- _What is required_: Give back the whole listing exactly as shown.

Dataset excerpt

____________

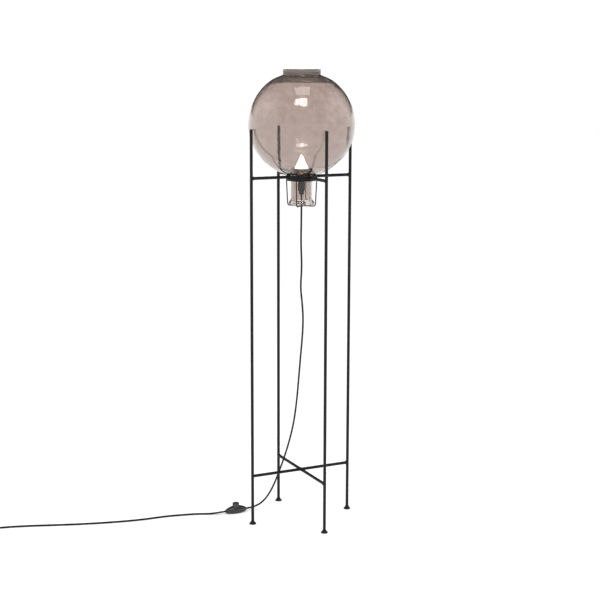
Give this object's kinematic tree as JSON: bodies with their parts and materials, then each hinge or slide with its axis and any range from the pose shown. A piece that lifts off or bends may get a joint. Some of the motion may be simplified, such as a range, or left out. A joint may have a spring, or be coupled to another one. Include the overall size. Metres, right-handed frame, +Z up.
{
  "type": "globe floor lamp",
  "caption": "Smoked glass globe held in a slim frame of round steel bar, with a candle bulb inside, and a mains cord with a foot switch and a plug.",
  "frame": {"origin": "on the floor, on the upright axis of the globe and its frame", "axes": "+Z up; the posts stand on the X and Y axes; the cord leaves towards -X"},
  "size_m": [1.0203, 0.4109, 1.2],
  "materials": {
    "powder_coated_steel": "fine satin powder coat",
    "foot": "satin powder coat",
    "smoked_glass": "polished, smoke brown",
    "carrier": "satin black, spun",
    "holder_plastic": "moulded, fine grain",
    "insert_ceramic": "moulded, pale",
    "brass": "drawn",
    "opal_glass": "opal white",
    "nickel": "nickel plate",
    "switch_plastic": "moulded, satin",
    "button_plastic": "moulded, satin",
    "bright_steel": "zinc plated",
    "cord_jacket": "extruded jacket",
    "plug_plastic": "moulded, fine grain"
  },
  "bodies": {
    "frame": {"post_left": "powder_coated_steel", "post_front": "powder_coated_steel", "post_right": "powder_coated_steel", "post_back": "powder_coated_steel", "arm_left": "powder_coated_steel", "arm_front": "powder_coated_steel", "arm_right": "powder_coated_steel", "arm_back": "powder_coated_steel", "cross_bar_long": "powder_coated_steel", "cross_bar_front": "powder_coated_steel", "cross_bar_back": "powder_coated_steel", "seat_ring": "powder_coated_steel", "foot_left": "foot", "foot_front": "foot", "foot_right": "foot", "foot_back": "foot", "basket_wire_back_right": "powder_coated_steel", "basket_wire_back_left": "powder_coated_steel", "basket_wire_front_left": "powder_coated_steel", "basket_wire_front_right": "powder_coated_steel", "cord_eye": "powder_coated_steel", "cord_drop": "cord_jacket", "cord_lead": "cord_jacket", "cord_coil": "cord_jacket", "switch_cover": "switch_plastic", "switch_base": "switch_plastic", "switch_screws": "bright_steel", "switch_terminal_block": "insert_ceramic", "switch_spring": "bright_steel", "plug_relief": "plug_plastic", "plug_body": "plug_plastic", "plug_pins": "nickel"},
    "globe": {"glass_globe": "smoked_glass", "holder_carrier": "carrier", "holder_sleeve": "holder_plastic", "holder_ring_nut": "holder_plastic", "holder_screw_shell": "brass", "holder_insert": "insert_ceramic", "holder_contact": "brass", "cord_grip": "holder_plastic", "bulb_glass": "opal_glass", "bulb_cap": "nickel", "bulb_contact": "nickel"},
    "switch_button": {"switch_button": "button_plastic"}
  },
  "joints": [
    {"name": "globe_lift", "type": "slide", "parent": "frame", "child": "globe", "axis": [0, 0, 1], "range_m": [0, 0.1]},
    {"name": "button_press", "type": "slide", "parent": "frame", "child": "switch_button", "axis": [0, 0, -1], "range_m": [0, 0.003], "stiffness_N_per_m": 500, "springref_m": -0.002, "deforming": ["switch_spring"]}
  ]
}
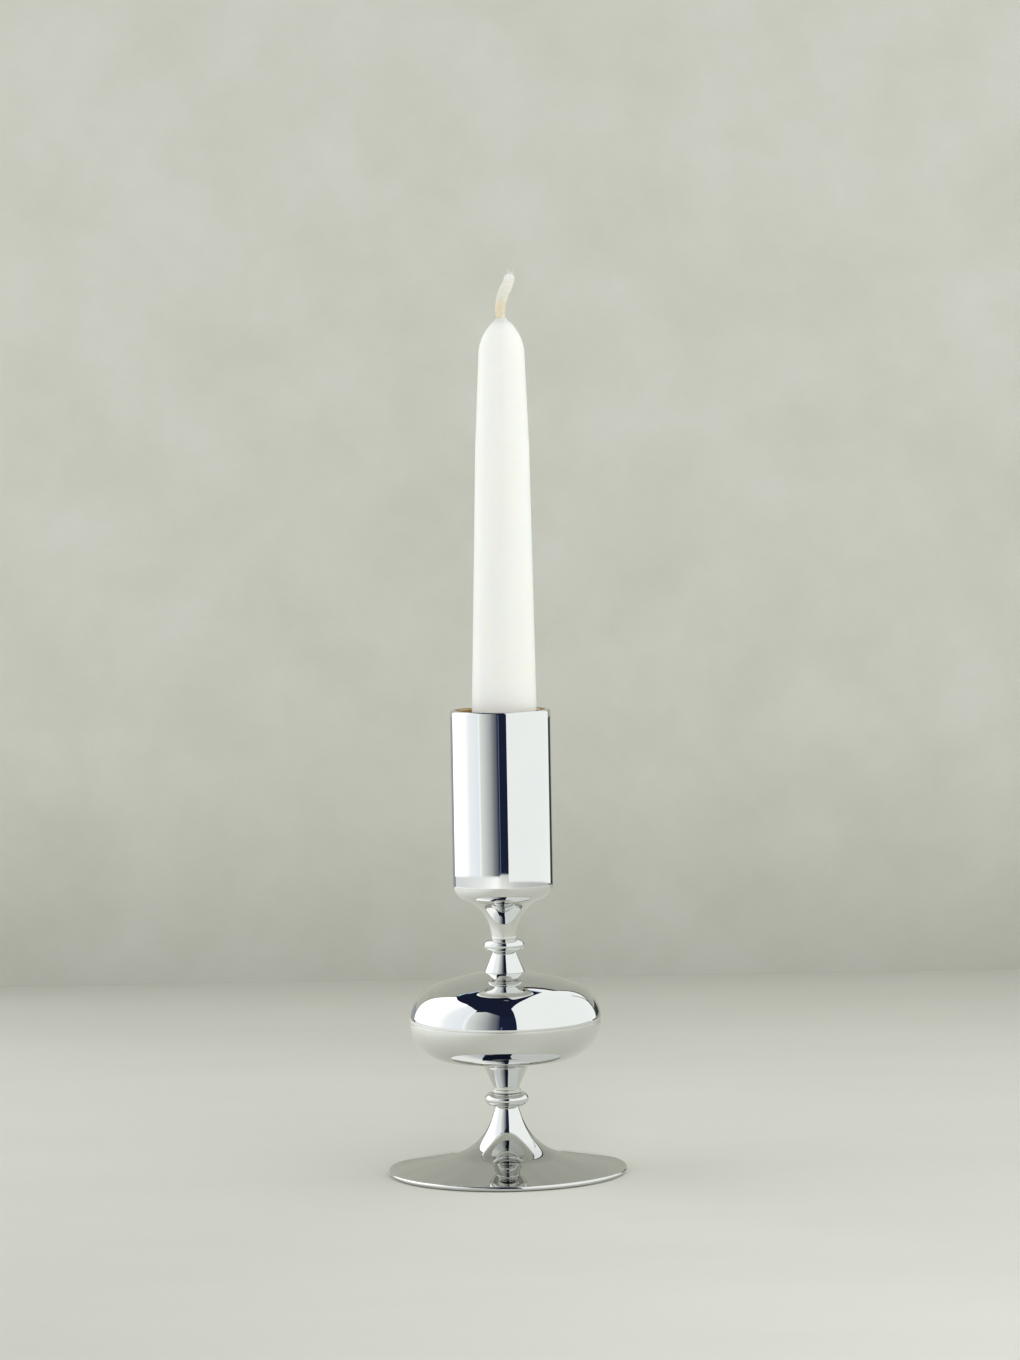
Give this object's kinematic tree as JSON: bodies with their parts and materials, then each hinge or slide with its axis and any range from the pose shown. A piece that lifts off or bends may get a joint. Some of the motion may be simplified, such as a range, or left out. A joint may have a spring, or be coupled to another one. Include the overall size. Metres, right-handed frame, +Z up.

____________

- _Finished task_:
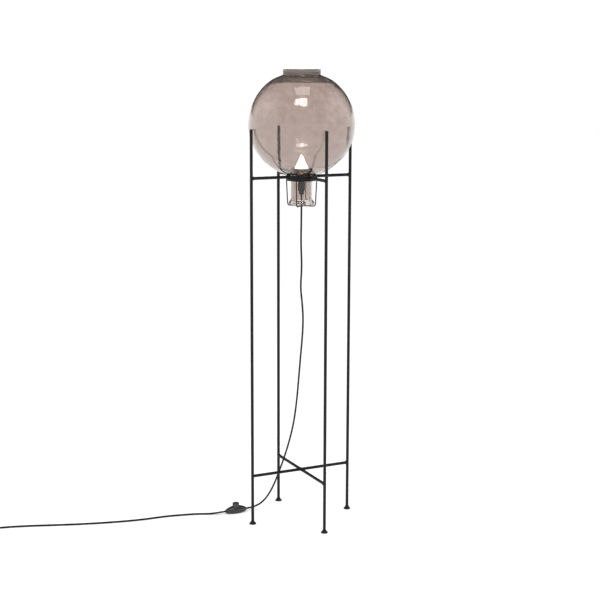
Give this object's kinematic tree as JSON: bodies with their parts and materials, then each hinge or slide with its axis and any range from the pose shown. A piece that lifts off or bends may get a joint. Some of the motion may be simplified, such as a range, or left out. A joint may have a spring, or be coupled to another one. Include the overall size. Metres, right-handed frame, +Z up.
{
  "type": "globe floor lamp",
  "caption": "Smoked glass globe held in a slim frame of round steel bar, with a candle bulb inside, and a mains cord with a foot switch and a plug.",
  "frame": {"origin": "on the floor, on the upright axis of the globe and its frame", "axes": "+Z up; the posts stand on the X and Y axes; the cord leaves towards -X"},
  "size_m": [1.0203, 0.4109, 1.2],
  "materials": {
    "powder_coated_steel": "fine satin powder coat",
    "foot": "satin powder coat",
    "smoked_glass": "polished, smoke brown",
    "carrier": "satin black, spun",
    "holder_plastic": "moulded, fine grain",
    "insert_ceramic": "moulded, pale",
    "brass": "drawn",
    "opal_glass": "opal white",
    "nickel": "nickel plate",
    "switch_plastic": "moulded, satin",
    "button_plastic": "moulded, satin",
    "bright_steel": "zinc plated",
    "cord_jacket": "extruded jacket",
    "plug_plastic": "moulded, fine grain"
  },
  "bodies": {
    "frame": {"post_left": "powder_coated_steel", "post_front": "powder_coated_steel", "post_right": "powder_coated_steel", "post_back": "powder_coated_steel", "arm_left": "powder_coated_steel", "arm_front": "powder_coated_steel", "arm_right": "powder_coated_steel", "arm_back": "powder_coated_steel", "cross_bar_long": "powder_coated_steel", "cross_bar_front": "powder_coated_steel", "cross_bar_back": "powder_coated_steel", "seat_ring": "powder_coated_steel", "foot_left": "foot", "foot_front": "foot", "foot_right": "foot", "foot_back": "foot", "basket_wire_back_right": "powder_coated_steel", "basket_wire_back_left": "powder_coated_steel", "basket_wire_front_left": "powder_coated_steel", "basket_wire_front_right": "powder_coated_steel", "cord_eye": "powder_coated_steel", "cord_drop": "cord_jacket", "cord_lead": "cord_jacket", "cord_coil": "cord_jacket", "switch_cover": "switch_plastic", "switch_base": "switch_plastic", "switch_screws": "bright_steel", "switch_terminal_block": "insert_ceramic", "switch_spring": "bright_steel", "plug_relief": "plug_plastic", "plug_body": "plug_plastic", "plug_pins": "nickel"},
    "globe": {"glass_globe": "smoked_glass", "holder_carrier": "carrier", "holder_sleeve": "holder_plastic", "holder_ring_nut": "holder_plastic", "holder_screw_shell": "brass", "holder_insert": "insert_ceramic", "holder_contact": "brass", "cord_grip": "holder_plastic", "bulb_glass": "opal_glass", "bulb_cap": "nickel", "bulb_contact": "nickel"},
    "switch_button": {"switch_button": "button_plastic"}
  },
  "joints": [
    {"name": "globe_lift", "type": "slide", "parent": "frame", "child": "globe", "axis": [0, 0, 1], "range_m": [0, 0.1]},
    {"name": "button_press", "type": "slide", "parent": "frame", "child": "switch_button", "axis": [0, 0, -1], "range_m": [0, 0.003], "stiffness_N_per_m": 500, "springref_m": -0.002, "deforming": ["switch_spring"]}
  ]
}
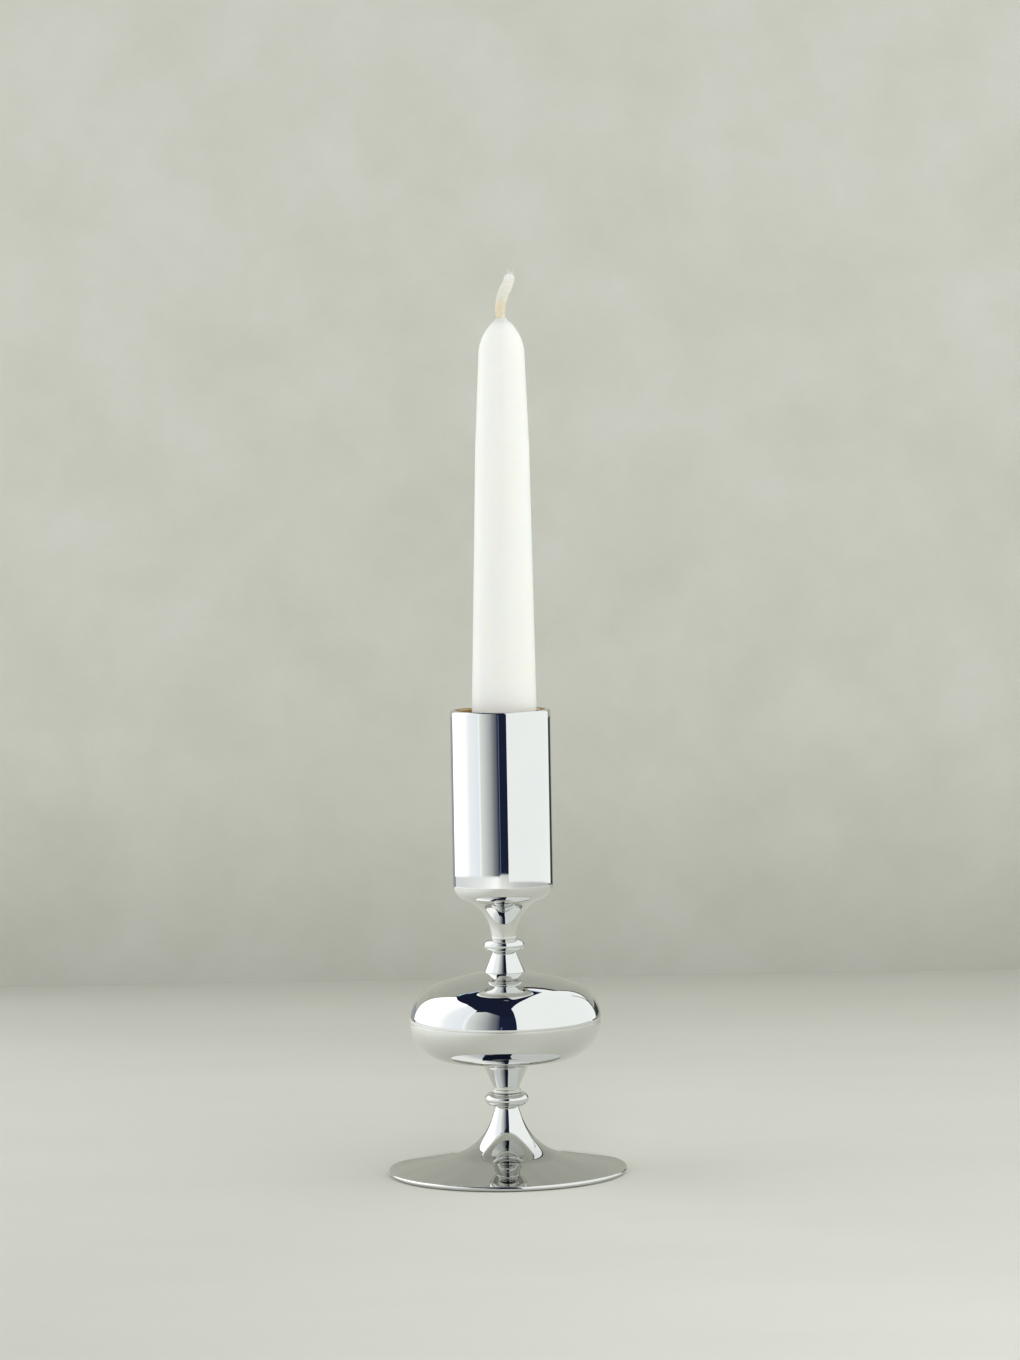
Give this object's kinematic tree as JSON: bodies with their parts and materials, then each hinge or slide with its axis and any range from the pose shown. A piece that lifts off or bends may get a joint. Some of the motion may be simplified, such as a range, or left out. A joint may have a spring, or be coupled to another one. Include the overall size. Metres, right-handed frame, +Z up.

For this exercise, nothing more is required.